We are not talking about “inflation” in the abstract—households are experiencing anxiety, uncertainty, and reduced discretionary spending. Transport costs (gas) are functioning like a regressive tax: the less money you have, the more of your budget must go to mobility and essentials. Consumer demand is shrinking in discretionary categories—which is a key early signal that households are shifting from “spending to live” toward “spending to survive.”

Although Donald Trump's stupid war and economic blunders are also responsible for this situation, meaning Trump has to go now, before a major economic catastrophe takes place, corporate leaders really don’t need to “blame politics” or foreign wars as the root cause. Even when they cite geopolitical triggers (Iran), the underlying mechanism is domestic class economics: when necessities rise, discretion disappears.

And one more thing: “Everyone’s warning” is evidence of a shared economic reality—not market noise. Fact is executives across food, restaurants, appliances, and fitness are pointing to the same issues: headline inflation may have cooled, but the cost-of-living crisis persists. According to the Bureau of Labor Statistics comparisons since 2020, food prices have gone up 33.3%, housing costs increased by 32.5%, and energy prices went up by 48%. not to add an alarming macro claim from the Federal Reserve Bank of Minneapolis about long-run purchasing power deterioration (not just short-term inflation).

Well, even if CPI trends soften, households still live under the cumulative weight of big categories: food, shelter, and energy. When these three big buckets move together (food/housing/energy), “budget flexibility” collapses for working people—because there’s less slack to absorb price changes.

Now, lets talk about inflation and what Bernie Sanders has been screaming about these last ten years. As inflation is again beating wage growth, “working more” is no longer “keeping up.” Getting paid more is the answer, but the wage increases are reminiscent of those in developing countries, like Greece. 

Lets see what I mean. For the first time in three years, inflation outpaced wage growth: 3.8% inflation vs 3.6% wage growth (April 2026), per BLS. This is as real as a real pay cut; even when nominal pay rises, expenses rise faster—meaning the average worker feels as if they’re “running in place.” For example, an $80,000 salary is getting a 3.6% raise → roughly $2,880 more income. If spending costs rise by 3.8% →, roughly $2,470 more expenses, than you can subtract taxes and you end up with very little net gain, suggesting why households report stagnation despite “higher” paychecks.

But this is not a motivational problem. It’s an arithmetic problem: when inflation > wage growth, workers lose purchasing power even in jobs that look “stable” on paper. And the social experience becomes grim; paychecks grow slowly while bills accelerate—so people cut essentials, fall behind, or drain buffers.

Yet, let's be real. These “warnings”, behind white collar lies, are also a PR cover for corporate strategy.
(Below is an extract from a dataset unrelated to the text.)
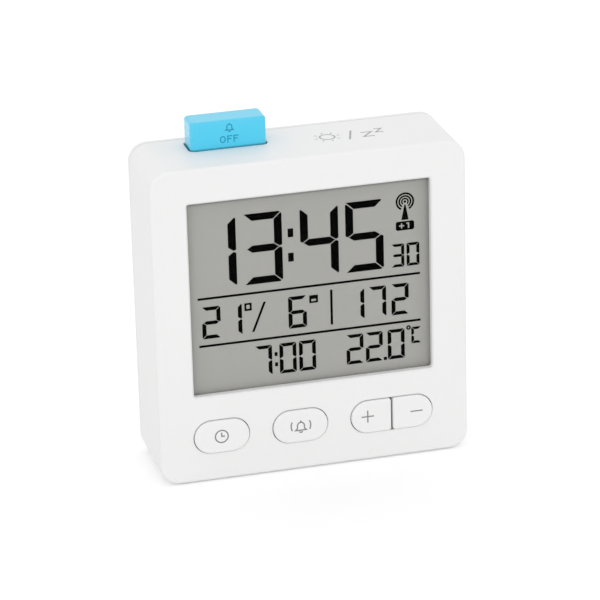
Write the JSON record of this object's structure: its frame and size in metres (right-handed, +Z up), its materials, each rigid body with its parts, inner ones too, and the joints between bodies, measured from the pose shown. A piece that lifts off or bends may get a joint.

When CEOs warn that consumers are “running out of money,” it can be interpreted as corporate accountability—but it also functions as an excuse: “We’re forced to adjust prices, promotions, and packaging because households are squeezed.” That can be true—and still morally insufficient, because the same corporate power that raises prices can also choose investment, taxation, executive pay discipline, and labor bargaining strategies. What’s being described is a crisis of distribution. The question isn’t only “Why is inflation happening?” It’s: who captures the gains and who absorbs the losses?

It’s hypocritical to be lectured by corporate leaders while working people are squeezed. Dont forget that the economy depends on consumer spending, and consumers get squeezed by costs and income lag. While corporate leaders react with price/promotions/downsizing, executive compensation remains insulated—creating a legitimacy crisis for capitalist “expert authority.”

What’s most revealing in the CEOs own words is the “lower-income first” detail, as the suffering is concentrated in lower-income brackets with negative cash flow and people dipping into savings, gas prices hitting lower-income households hardest as anxiety and sentiment collapse with discretionary spending down by ~15%.

But this is exactly what you’d predict when essentials become expensive, labor’s share of income stagnates, and corporations preserve margins by shifting costs through pricing and packaging while workers absorb the squeeze.

Ultimately, the U.S. household is being described as liquidity-strained (end-of-month cash shortage, negative cash flows), buffer-depleting (savings getting used up), budget-constrained (discretionary spending down sharply), and facing a real pay cut when wage growth falls behind inflation.

And the “hypocrisy” critique is politically coherent: corporate leaders warn about the damage to working people while offering as solutions actions that mainly help businesses adjust, rather than a structural redistribution of power and income.